In a chilling replay of the drama that has been going on in India for the past three decades, the UNP has recommended that the Office of the Governors of the Provinces be abolished and their powers and functions be performed by the Head of State. The office of the governor of the states was conceived by the framers of the Indian constitution as a means for the central government to keep control of the states. In India, with the states increasing asserting themselves, the demand has been for the powers of the governor to be abolished so that the states can become even more independent. Here now is Ranil promising to do in Sri Lanka what the Indian separatists have been demanding in India. When the UNP says that the position of governors of the provinces will be abolished and those powers vested in the head of state they are in effect giving all powers to the chief ministers because the chief ministers will form the largest group of people in the council of state.

Assertive Indian states have been agitating for such a system for years. We wrote a few weeks ago how the 2010 Puunchi Commission on Centre-State relations in India had recommended just the kind of capitulation to the regions that the UNP is now recommending in its draft constitution. We warned that the Indian system of governance brings into play these centrifugal tendencies and that we should never adopt the Indian system of governance on that account.
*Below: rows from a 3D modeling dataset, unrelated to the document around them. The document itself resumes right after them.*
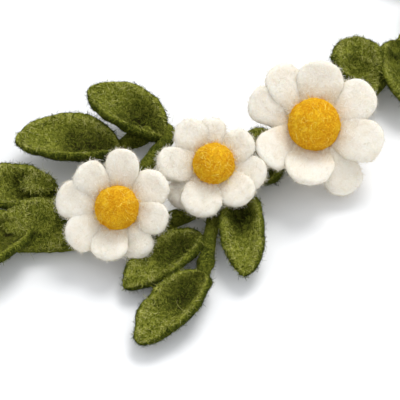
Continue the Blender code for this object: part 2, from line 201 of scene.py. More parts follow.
# A leaf's base point, the way it points and rises, its roll about its length, its size, and how its two
# sides and its length curl. A side with a negative curl bends down.
Leaf = namedtuple("Leaf", "name base heading pitch roll length width curl_left curl_right bend")
SEEN_LEAVES = (
    Leaf("leaf_a1", (0.0325, -0.1110, 0.0060), 177, 4, 0, 0.040, 0.0270, 95, 60, 6),
    Leaf("leaf_a2", (0.0485, -0.1050, 0.0070), 147, 8, 0, 0.0345, 0.0245, 95, 60, 6),
    Leaf("leaf_b1", (0.0630, -0.1505, 0.0060), 220, -3, 0, 0.037, 0.0190, 70, 70, 4),
    Leaf("leaf_b2", (0.0642, -0.1690, 0.0060), 232, -2, 0, 0.039, 0.0205, 75, 65, 4),
    Leaf("leaf_b3", (0.0770, -0.1305, 0.0080), 273, -3, 0, 0.040, 0.0185, 70, 70, 4),
    Leaf("leaf_l1", (0.0100, -0.1345, 0.0080), 176, 3, 0, 0.036, 0.0235, 70, 70, 4),
    Leaf("leaf_l2", (-0.0005, -0.1505, 0.0090), 206, -2, 0, 0.042, 0.0290, 75, 70, 4),
    Leaf("leaf_l3", (0.0160, -0.1485, 0.0105), 180, 0, -23, 0.027, 0.0205, -30, -30, 4),
    Leaf("leaf_l4", (0.0085, -0.1315, 0.0110), 183, 6, 0, 0.0125, 0.0105, 25, 25, 4),
    Leaf("leaf_m1", (0.0885, -0.1255, 0.0060), 102, 2, 0, 0.025, 0.0180, 60, 60, 4),
    Leaf("leaf_r1", (0.1255, -0.0825, 0.0090), 104, 6, 0, 0.0235, 0.0220, 75, 75, 4),
    Leaf("leaf_r2", (0.1195, -0.0670, 0.0095), 290, 0, 0, 0.0225, 0.0160, 50, 50, 4),
    Leaf("leaf_r3", (0.1380, -0.0580, 0.0080), 285, 0, 0, 0.038, 0.0250, 70, 70, 4),
)

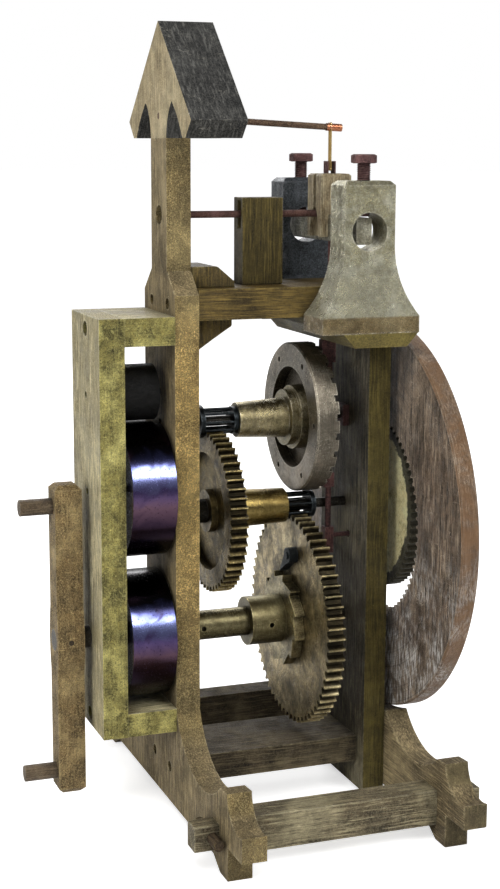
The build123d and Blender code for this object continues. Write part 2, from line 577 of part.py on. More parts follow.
with BuildPart() as crosshead:
    left, right = CROSSHEAD_X - CROSSHEAD_HALF, CROSSHEAD_X + CROSSHEAD_HALF
    with BuildSketch(Plane.XZ.offset(-CROSSHEAD_END_Y)):
        with BuildLine():
            Polyline(
                (left, CAPITAL_LOW_Z),
                (right, CAPITAL_LOW_Z),
                (right - CROSSHEAD_CHAMFER, RIGHT_POST_TOP_Z),
                (left + CROSSHEAD_CHAMFER, RIGHT_POST_TOP_Z),
                close=True,
            )
        make_face()
    extrude(amount=2 * CROSSHEAD_END_Y)
    with BuildSketch(Plane.XY.offset(CAPITAL_LOW_Z)):
        with Locations(((left + TOP_BEAM_END_X) / 2, 0)):
            Rectangle(TOP_BEAM_END_X - left, 2 * TOP_BEAM_HALF)
    extrude(amount=TOP_BEAM_LOW_Z - CAPITAL_LOW_Z)
    with BuildSketch(Plane.XY.offset(RIGHT_POST_TOP_Z)):
        with Locations((STAFF_X, STAFF_Y)):
            Rectangle(STAFF_SLOT_LONG, STAFF_SLOT_WIDE)
    extrude(amount=TOP_BEAM_LOW_Z - RIGHT_POST_TOP_Z, mode=Mode.SUBTRACT)
finish(crosshead, "crosshead")

with BuildPart() as guide_block:
    with BuildSketch(Plane.YZ.offset(GUIDE_X)):
        with Locations((GUIDE_Y, (TOP_BEAM_TOP_Z + GUIDE_TOP_Z) / 2)):
            Rectangle(GUIDE_DEEP, GUIDE_TOP_Z - TOP_BEAM_TOP_Z)
        with Locations((0, ROD_Z)):
            Rectangle(2 * (ROD_R + SLIDE), GUIDE_SLOT_HIGH, mode=Mode.SUBTRACT)
    extrude(amount=GUIDE_LONG)
finish(guide_block, "guide_block")


def capital(name, side):
    """A flared pedestal with an eye through it and a threaded hole down to the eye."""
    waist, base = CAPITAL_WAIST_Z, CAPITAL_LOW_Z + CAPITAL_BASE_HIGH
    shapes = (
        (Plane.XZ.offset(-side * CAPITAL_Y - CAPITAL_BASE_DEEP), CAPITAL_X,
         CAPITAL_TOP_HALF, CAPITAL_BASE_HALF, 2 * CAPITAL_BASE_DEEP, Mode.ADD),
        (Plane.YZ.offset(CAPITAL_X - CAPITAL_BASE_HALF), side * CAPITAL_Y,
         CAPITAL_TOP_DEEP, CAPITAL_BASE_DEEP, 2 * CAPITAL_BASE_HALF, Mode.INTERSECT),
    )
    with BuildPart() as piece:
        for plane, middle, top_half, base_half, length, mode in shapes:
            with BuildSketch(plane):
                with BuildLine():
                    for sign in (-1, 1):
                        flare = sign * (top_half + CAPITAL_FLARE * (base_half - top_half))
                        edge = middle + sign * top_half
                        Polyline(
                            (middle, CAPITAL_TOP_Z),
                            (edge - sign * CAPITAL_CHAMFER, CAPITAL_TOP_Z),
                            (edge, CAPITAL_TOP_Z - CAPITAL_CHAMFER),
                            (edge, waist),
                        )
                        ThreePointArc(
                            (edge, waist),
                            (middle + flare, (waist + base) / 2),
                            (middle + sign * base_half, base),
                        )
                        Polyline(
                            (middle + sign * base_half, base),
                            (middle + sign * base_half, CAPITAL_LOW_Z),
                            (middle, CAPITAL_LOW_Z),
                        )
                make_face()
            extrude(amount=length, mode=mode)
        with BuildSketch(Plane.XZ.offset(-side * CAPITAL_Y - CAPITAL_BASE_DEEP)):
            with Locations((CAPITAL_X, PIVOT_Z)):
                Circle(EYE_R)
        extrude(amount=2 * CAPITAL_BASE_DEEP, mode=Mode.SUBTRACT)
        with BuildSketch(Plane.XY.offset(PIVOT_Z)):
            with Locations((CAPITAL_X, side * CAPITAL_Y)):
                Circle(SCREW_R + RUN)
        extrude(amount=CAPITAL_TOP_Z - PIVOT_Z, mode=Mode.SUBTRACT)
    finish(piece, name)


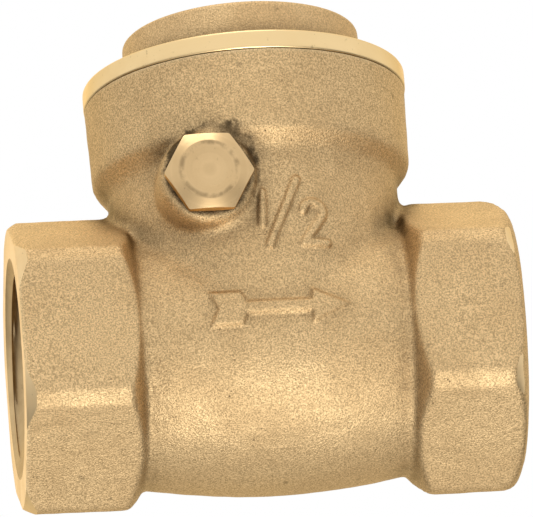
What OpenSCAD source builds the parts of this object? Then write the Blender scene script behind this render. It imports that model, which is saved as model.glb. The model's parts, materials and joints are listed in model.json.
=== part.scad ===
// Half-inch swing check valve in cast brass, with a screwed cap and a side-loaded hinge pin.
// Origin: centre of the inlet port's face. +X: direction of flow. +Z: up, towards the cap.

/* [Ends] */
// Length from the inlet face to the outlet face
body_len = 50; // [49:0.5:56]
// Width across the flats of the two hexagonal ends
hex_af = 26.84; // [26.2:0.1:30]
// Inner diameter of the half-inch pipe thread
port_d = 18.63; // [18.63:0.01:18.66]
// Depth of the pipe thread from each face
port_depth = 11; // [10:0.5:11.5]

/* [Body] */
// Diameter of the barrel at its middle
barrel_d = 27.8; // [27.4:0.1:29]
// Diameter of the barrel where it meets the hexagonal ends
barrel_end_d = 25.2; // [24.8:0.1:26]
// Diameter of the neck under the collar
neck_d = 29; // [28.6:0.1:30]
// Diameter of the lower edge of the collar that takes the cap
collar_d = 31.8; // [31.4:0.1:33]
// Diameter of the collar's top face
collar_top_d = 32.2; // [31.6:0.1:33]
// Height of the lower edge of the collar above the pipe axis
collar_z = 18.8; // [18:0.1:19]
// Height of the collar's top face above the pipe axis
collar_top = 26.9; // [26.5:0.1:28]
// Height of the cast arrow and size mark
relief = 0.4; // [0.2:0.05:0.5]

/* [Cap] */
// Diameter of the cap's machined rim
rim_d = 32.4; // [32:0.1:33.4]
// Thickness of the rim
rim_t = 1.95; // [1.5:0.05:3]
// Diameter of the cast boss on the cap
boss_d = 23.8; // [20:0.1:26]
// Height of the boss above the rim
boss_h = 4.7; // [4:0.1:6]
// Width of the square wrench socket in the boss
socket_w = 9.6; // [6:0.1:12]
// Pitch diameter of the cap's thread
cap_thread_d = 26.4; // [26.2:0.1:26.6]

/* [Hinge] */
// Distance of the hinge pin from the inlet face
pin_x = 19.4; // [19.2:0.1:19.8]
// Height of the hinge pin above the pipe axis
pin_z = 14.1; // [14:0.1:14.3]
// Diameter of the hinge pin
pin_d = 3; // [2.8:0.1:3.2]
// Width across the flats of the plug's head
plug_af = 7.8; // [7:0.1:8]
// Thickness of the plug's head
plug_head_t = 1.4; // [1.2:0.1:2.5]
// Diameter of the plug's thread
plug_d = 5.8; // [5:0.1:5.8]

/* [Disc] */
// Diameter of the opening that the disc closes
seat_d = 12.5; // [11:0.1:12.6]
// Tilt of the seat from upright, which lets the disc's weight close it
seat_tilt = 10; // [9.5:0.1:10.5]
// Diameter of the brass disc
disc_d = 16.4; // [16:0.1:16.6]
// Thickness of the soft facing
facing_t = 2; // [1.8:0.1:2.2]
// Diameter of the disc's stud
stud_d = 3.5; // [3.3:0.1:3.8]

/* [Hidden] */
$fn = 96;
eps = 0.01;

// The middle of the valve, where the cap's axis crosses the pipe's axis
mid_x = body_len / 2;

// Hexagonal ends
hex_corner_r = 15.27;
inlet_face_r = 14;
outlet_face_r = 13.5;
inlet_hex_len = 12;
outlet_hex_len = 11.2;
shoulder_len = 1.6;
shoulder_r = 12.6;

// Barrel, neck and collar
barrel_half = 13.4;
bulge = (barrel_d - barrel_end_d) / 2;
bulge_r = (barrel_half * barrel_half + bulge * bulge) / (2 * bulge);
neck_foot_z = -1;
neck_foot_d = 26.6;
neck_low_z = 6;
neck_top_z = 16.6;

// Inner passages
passage_d = 12;
throat_d = 21.6;
throat_end = body_len - 12.7;
outlet_d = 18;
well_d = 23;
well_floor = 9.2;
gasket_z = 19;
gasket_t = 1;
cap_bore_gap = 0.1;

// Seat: its face is the plane n = 0 of the seat frame
seat_x = 17.17;
seat_h = 0.8;
seat_out_d = 15.2;
seat_cut = 3;
rest_gap = 0.05;

// The pin's place in the seat frame: n along the seat's axis, t up its face
pin_n = (pin_x - seat_x) * cos(seat_tilt) + pin_z * sin(seat_tilt);
pin_t = pin_z * cos(seat_tilt) - (pin_x - seat_x) * sin(seat_tilt);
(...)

Here now is proof that that warning was not only correct but also timely since it came just weeks before the UNP put out their constitutional proposals. The government should compare the UNPs present draft constitution with the 1988 report of the Sarkaria Commission on Centre-State Relations and the 2010 Puunchi Commission report on Centre-State Relations and come to a decision on the provincial councils system. This government has a duty by the people to what it takes to ensure the integrity of the country as the people have entrusted them with a two thirds majority even under the proportional representation system to make decisions for the long term benefit of the country.